We are sometimes asked “what effect does an old Local Government Act approval have under a modern Local Environmental Plan”. This post outlines the general planning law mumbo jumbo, as we understand it, applicable to this situation.
Historic building approvals establish the lawfulness of the buildings to which they relate. This aspect was regulated by Section 314 LG Act 1919 (the 1919 Act). Those approvals have the consequence of approving the use of the buildings to which they relate pursuant to Section 316 of the 1919 Act.
When planning controls such as an Interim Development Order, Planning Scheme or Local Environmental Plan began to apply, no further approval for the continued use of a building was required. If the buildings had been lawfully constructed and they were then being lawfully used, Section 342U(4) of the 1919 Act obviates the need for any consent. Upon commencement of the Environmental Planning and Assessment Act (EPA Act ) on 1 September 1980, that same position remained by operation of Section 109 of that Act. Further, as enacted, the EPA Act did not repeal the provisions of Pt 11 of the 1919 Act.

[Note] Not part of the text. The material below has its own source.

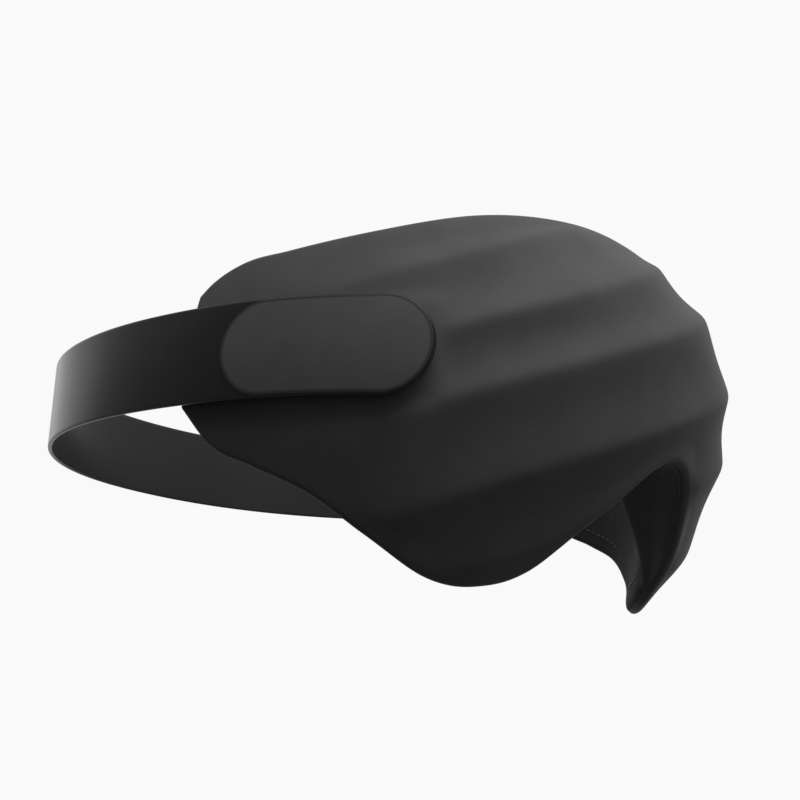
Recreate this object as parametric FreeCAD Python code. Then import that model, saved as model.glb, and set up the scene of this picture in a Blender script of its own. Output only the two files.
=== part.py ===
"""Contoured sleep eye mask with an elastic head strap.

Millimetres and degrees. +Z is up and the front of the mask faces -Y. The origin is the middle of the
head loop, at half the width of the strap. A station is an angle round the head: 0 at the nose, minus
90 at the wearer's right temple, plus 90 at the left one and 180 at the back of the head.
"""
import FreeCAD
import Part
import math
import os

os.makedirs("parts", exist_ok=True)
Vector = FreeCAD.Vector

# ---- Head loop and strap ----
LOOP_HALF_WIDTH = 86.0        # middle of the loop to the mask's side, at strap height
LOOP_HALF_LENGTH = 98.9       # middle of the loop to the back of the head
LOOP_SQUARENESS = 2.14        # 2 is an ellipse, more is squarer
STRAP_WIDTH = 25.0
STRAP_THICKNESS = 1.3
STRAP_UPRIGHTING = 45.0       # angle behind the mask over which the strap turns upright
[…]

The 1919 Act was repealed by the Local Government Act 1993 (the 1993 Act). By clause 14 of Schedule 7 to the 1993 Act, a building approval given under the 1919 Act is taken to be an approval given under Division 1 of Part 1 of Chapter 7 of the 1993 Act. By operation of clause 45 of the Environmental Planning and Assessment (Savings and Transitional) Regulation 1998, the (deemed) building approvals under Section 68(1) of the 1993 Act are “taken to be” development consents under the EPA Act.
As a consequence, the deemed development consents have the enduring nature of development consents that have become operative by implementation and are not subject to abandonment by discontinuance.
Please note that the above is general planning information. If you have a specific issue you should obtain expert town planning law advice from an experienced lawyer.